As is often the case in festivals there was a lot we missed including Emily Barker and Kimmie Rhodes along with launch gigs for two albums from local artists, Martha L Healey and Starry Skies and a rare show from The Hellfire Club. However we were determined to see Nathan Bell who was voted in as Americana UK’s Male Performer of the Year at the end of 2017. Bell’s rugged rustbelt songs, his political defiance and his celebration of family life have seen him rapidly build up a following here in the UK which has been bolstered by his powerful performances on his last two UK visits (with his set captured excellently on his current live album). Playing in yet another converted church, Bell was in commanding form as he regaled us with the sorry tale of an institutionalised prisoner in ‘Goodbye Brushy Mountain’ before heading in to his latest studio album for a razor sharp dissection of a family man and then heading into the prairies for ‘Black Crow Blue’, a song which is like a Larry McMurtry story condensed into three minutes.

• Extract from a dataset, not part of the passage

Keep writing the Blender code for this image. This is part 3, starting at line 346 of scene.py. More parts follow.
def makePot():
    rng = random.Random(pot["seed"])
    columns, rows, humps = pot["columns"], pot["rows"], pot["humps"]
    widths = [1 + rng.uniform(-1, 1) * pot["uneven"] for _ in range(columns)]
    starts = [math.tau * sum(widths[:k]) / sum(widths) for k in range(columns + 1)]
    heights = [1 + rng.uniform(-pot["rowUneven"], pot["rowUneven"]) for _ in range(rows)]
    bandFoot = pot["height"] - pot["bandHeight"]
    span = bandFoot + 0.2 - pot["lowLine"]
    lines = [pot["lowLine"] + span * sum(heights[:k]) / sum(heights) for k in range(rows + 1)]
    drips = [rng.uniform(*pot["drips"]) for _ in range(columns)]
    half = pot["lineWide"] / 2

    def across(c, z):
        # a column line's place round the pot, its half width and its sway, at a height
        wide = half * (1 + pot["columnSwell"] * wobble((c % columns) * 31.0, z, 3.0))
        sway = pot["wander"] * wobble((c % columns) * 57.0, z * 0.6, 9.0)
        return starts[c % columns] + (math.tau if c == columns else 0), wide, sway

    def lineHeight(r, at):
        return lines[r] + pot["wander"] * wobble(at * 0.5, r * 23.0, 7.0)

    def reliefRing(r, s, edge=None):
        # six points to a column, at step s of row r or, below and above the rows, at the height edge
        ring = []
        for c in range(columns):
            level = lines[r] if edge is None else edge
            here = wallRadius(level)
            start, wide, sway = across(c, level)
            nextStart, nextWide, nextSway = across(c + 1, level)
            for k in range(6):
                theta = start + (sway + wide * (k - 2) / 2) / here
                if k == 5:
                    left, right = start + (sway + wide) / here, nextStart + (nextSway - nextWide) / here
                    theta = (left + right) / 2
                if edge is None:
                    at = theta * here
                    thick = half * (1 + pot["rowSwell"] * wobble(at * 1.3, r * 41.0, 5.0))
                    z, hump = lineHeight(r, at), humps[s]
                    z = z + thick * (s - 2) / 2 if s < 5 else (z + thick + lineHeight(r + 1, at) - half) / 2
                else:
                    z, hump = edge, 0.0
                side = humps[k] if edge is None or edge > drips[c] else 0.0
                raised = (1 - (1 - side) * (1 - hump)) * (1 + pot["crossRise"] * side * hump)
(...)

Most of Bell’s song introductions were accompanied by his guitar picking as he spoke of his guitar pupils, his introduction to the blues via Brownie McGhee and a fine tale of playing alongside Ricky Scaggs. There were some barbed comments on the present POTUS but there was also space for his wonderful love song to his wife on ‘I Would Be A Blackbird’. ‘Raise Your Fist’ remains a potent commentary on current events and towards the end of the show Bell utilised some guitar loops to expand his sound as he again delved into the blues stripping out the inherent misogyny contained in so many old recordings with his celebratory ‘I’ve Got a woman’. It’s all powerful stuff and Bell is spellbinding on stage, a true sage for these troubled times.
Overall, an action packed five days from Glasgow Americana with a fine spread of artists allowing folk to experience laid back troubadours, fiery songwriters and red-hot combos. We’re already looking forward to next October.